Is there a way to suspend when Ubuntu is at critically low power. The only option in Ubuntu 11.10 power setting is to shutdown or hibernate. I run my battery all the way down till it suspends then i plug it in. It gets annoying when my computer hibernates at critically low power.

Thanks in advance for the help

  • 1
    have you checked the power management??? I'm pretty sure there is an option for that! – Vineet Menon Nov 3 '11 at 6:28
  • Yes I did unless Ubuntu power setting isn't the power manager. – Ryan Nov 3 '11 at 13:47
  • 1
    Is it just me or does everyone see images of food stuff in that link? ^ – Mahesh Dec 2 '12 at 9:39
  • Nope that screen shot appears to be food stuffs. – coteyr Dec 3 '12 at 17:12
  • I really hope this gets answered. Find this to be most annoying. – coteyr Dec 4 '12 at 19:58

Not sure why power settings only offers hibernate or shutdown.
You can change the option to suspend using dconf-editor:
Browse to org->gnome->settings-daemon->plugins->power, and change the value of critical-battery-action to "suspend".
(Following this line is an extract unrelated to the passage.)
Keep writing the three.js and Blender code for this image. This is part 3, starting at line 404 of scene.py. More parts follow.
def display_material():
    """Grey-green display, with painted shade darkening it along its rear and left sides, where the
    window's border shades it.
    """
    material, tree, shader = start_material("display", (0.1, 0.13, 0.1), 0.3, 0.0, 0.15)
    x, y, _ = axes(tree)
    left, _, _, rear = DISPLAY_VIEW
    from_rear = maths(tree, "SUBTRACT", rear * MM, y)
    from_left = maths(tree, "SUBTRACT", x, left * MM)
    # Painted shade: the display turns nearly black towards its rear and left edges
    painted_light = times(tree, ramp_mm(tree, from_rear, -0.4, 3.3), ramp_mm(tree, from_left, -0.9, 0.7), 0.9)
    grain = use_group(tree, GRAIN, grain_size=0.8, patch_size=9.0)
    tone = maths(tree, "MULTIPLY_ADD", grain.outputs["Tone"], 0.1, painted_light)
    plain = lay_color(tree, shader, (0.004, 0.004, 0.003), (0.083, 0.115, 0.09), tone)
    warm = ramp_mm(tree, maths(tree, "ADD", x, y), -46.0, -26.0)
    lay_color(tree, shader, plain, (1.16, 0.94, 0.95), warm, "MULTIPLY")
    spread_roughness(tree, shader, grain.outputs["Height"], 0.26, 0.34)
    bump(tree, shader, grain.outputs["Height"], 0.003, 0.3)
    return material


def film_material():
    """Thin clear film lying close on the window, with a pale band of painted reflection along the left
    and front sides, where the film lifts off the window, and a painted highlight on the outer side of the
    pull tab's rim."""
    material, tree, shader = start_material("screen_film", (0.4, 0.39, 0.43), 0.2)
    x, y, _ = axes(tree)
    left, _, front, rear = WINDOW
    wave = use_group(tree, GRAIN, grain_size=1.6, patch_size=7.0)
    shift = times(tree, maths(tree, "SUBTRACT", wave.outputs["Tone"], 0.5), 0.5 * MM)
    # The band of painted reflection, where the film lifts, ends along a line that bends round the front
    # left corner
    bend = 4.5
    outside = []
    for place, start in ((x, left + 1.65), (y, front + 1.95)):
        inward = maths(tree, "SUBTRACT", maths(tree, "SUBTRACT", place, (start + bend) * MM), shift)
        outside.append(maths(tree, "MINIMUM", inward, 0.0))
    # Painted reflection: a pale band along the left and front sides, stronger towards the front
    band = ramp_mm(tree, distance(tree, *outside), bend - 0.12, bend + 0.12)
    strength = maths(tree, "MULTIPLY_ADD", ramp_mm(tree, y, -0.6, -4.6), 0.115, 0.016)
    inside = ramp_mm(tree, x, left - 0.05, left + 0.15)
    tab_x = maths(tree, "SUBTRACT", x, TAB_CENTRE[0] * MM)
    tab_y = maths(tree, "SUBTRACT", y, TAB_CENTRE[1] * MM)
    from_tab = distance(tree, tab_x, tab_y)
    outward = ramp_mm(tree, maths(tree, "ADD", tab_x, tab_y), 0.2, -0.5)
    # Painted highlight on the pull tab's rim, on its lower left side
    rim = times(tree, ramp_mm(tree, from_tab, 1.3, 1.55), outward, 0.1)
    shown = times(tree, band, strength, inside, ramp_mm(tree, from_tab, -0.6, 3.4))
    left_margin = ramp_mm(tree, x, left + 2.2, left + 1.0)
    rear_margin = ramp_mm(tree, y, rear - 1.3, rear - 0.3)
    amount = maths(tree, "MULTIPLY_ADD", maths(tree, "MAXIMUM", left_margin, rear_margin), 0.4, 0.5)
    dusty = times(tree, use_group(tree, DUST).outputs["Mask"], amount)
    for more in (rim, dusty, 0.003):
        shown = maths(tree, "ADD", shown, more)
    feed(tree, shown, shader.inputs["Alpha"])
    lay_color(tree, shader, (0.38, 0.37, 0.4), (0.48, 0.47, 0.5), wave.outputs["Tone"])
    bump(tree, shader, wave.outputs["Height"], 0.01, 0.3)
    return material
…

  • Doesn't seem to have any effect on my machine. :\ – Tomislav Nakic-Alfirevic Jun 20 '12 at 21:11
  • This doesn't seem to do a thing on my machine. – coteyr Nov 29 '12 at 2:38
  • I have confirmed that this DOES NOT WORK. It shows a message about suspending, then powers off the computer via shutdown. – coteyr Nov 30 '12 at 20:40

Just a hunch, but I believe that at critically low power, the system doesn't have enough power to even sustain suspend mode - yes, the suspend mode, though is low on power consumption, draws power to keep data on the RAM. So, even if the system suspends, it will immediately power off. This is probably why jpd's solution didn't work.

Why I believe so? I've noticed that after the system powers off due to critically low power it is impossible (at least on my laptop) to turn it on without plugging it in. So critically low power must mean 'cannot carry on' and not 'just 5 minutes left' or something like that.

I think what you want is for the system to suspend when about 10 minutes of battery is left. I don't know how to attack that problem, but I believe Unity notifies you about this. In my case this notification is sufficient.

  • I checked this, and it doesn't seem right. The command executed is to shutdown not suspend. A suspend is not even attempted. – coteyr Dec 2 '12 at 17:44

On my machine the current state of the battery can be read-off from /proc/acpi/battery/BAT1/state

Sample content of this file:

present:                 yes
capacity state:          ok
charging state:          charging
present rate:            749 mA
remaining capacity:      530 mAh
present voltage:         11200 mV

You can locate the appropriate file on your machine and use this to suspend when battery is in critically low power. The following python script will do it for you:

import os
import time

battery_state_file = "/proc/acpi/battery/BAT1/state"
critically_low_power = 500
suspend_command = "sudo pm-suspend"

while True:
    f = open(battery_state_file)
    content = f.read().split('\n')
    if content[2].split()[2] == "discharging":
        if int(content[4].split()[2]) < 500:

Save this to a file (say) suspendscript, make it executable, add suspendscript & to .xsessionrc in your home folder, logout and log back in.

You have to set battery_state_file and critically_low_power appropriately. If remaining capacity drops below 'critically_low_power' mAh, the system will suspend. Optional: You can, if you want, use "present rate" and "remaining capacity" to find "expected time left" (= "remaining cap."/"present rate" hours) and suspend if time left drops below a certain threshold.


  1. This code will have to be modified if the content of the statefile is not in the same format as the sample content given above.
  2. sudo pm-suspend requires the sudoer to give his password. You have to make pm-suspend sudoable without password. See how: How do I run specific sudo commands without a password? . Alternatively, you can change suspend_command to simply pm-suspend and add sudo suspendscript & to .xsessionrc and make suspendscript sudoable without password.
  3. If you use this script, you have to set 'critically low power action' to 'do nothing' in gnome-power-manager settings.
  • @coteyr Did this work for you? – S Prasanth Dec 13 '12 at 14:20

See my comment on Touchpad stopped working on an Acer AspireOne D255E - I think your problem is with the pm-utils package, too.